In particular, I thought this was interesting because it slightly subverts some psychological horror tropes by telling you upfront that what you are seeing is a hallucination. Many stories give you hints that something you are experiencing is imagined or hallucinated, but wait until the end to give a big reveal that it was all in your head. In contrast, the point of this story is to experience the character's perspective and question reality along with the character, and less to keep a mystery going to reveal a twist at the end.

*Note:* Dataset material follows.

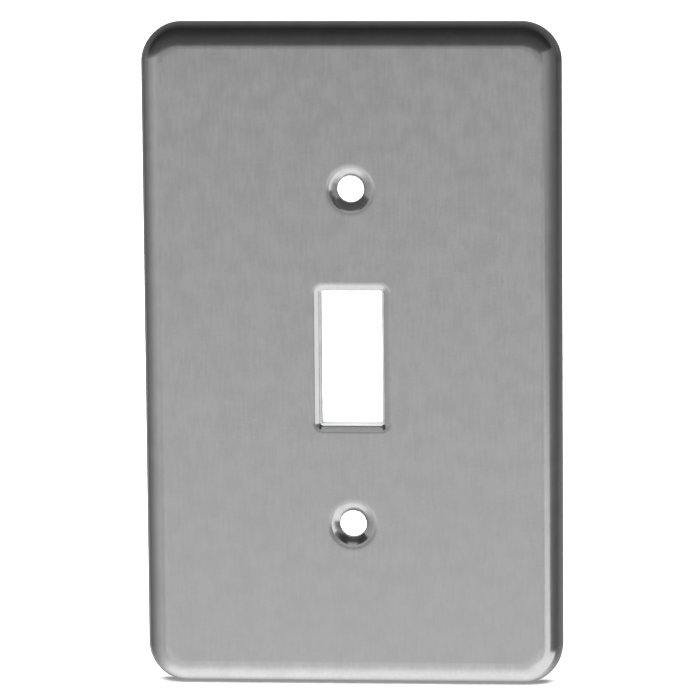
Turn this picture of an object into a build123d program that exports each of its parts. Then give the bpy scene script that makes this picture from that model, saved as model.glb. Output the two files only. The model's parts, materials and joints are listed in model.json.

I plan on continuing looking further into this company (The Chinese Room)'s work/individual creators this week. I also have started reading the book Narrative Design for Indies.



Project


I focused on learning Unreal this week. I finished my goal of going through a Udemy video course online that explains the basics, and also followed a tutorial to create my first Blueprint.


I was able to get this Blueprint fully working, so I now have a first person character controller input system to use for my project. I'm looking to be in good shape to achieve this current week's goal of implementing the other game mechanics - namely triggering audio playing in specific locations, and teleporting the player when they reach a volume trigger.


Stretch goal is to start putting together my assets to create something playable beyond game mechanic tests.


I'm being conservative with my time estimates because I didn't fully anticipate how unlearning Unity's way of doing things would be more time consuming than expected. Ultimately this is not a problem and I'm learning the software better, but at first I thought "Oh, Unreal is so similar to Unity!" and am now realizing how all the small differences really add up to a decent learning curve.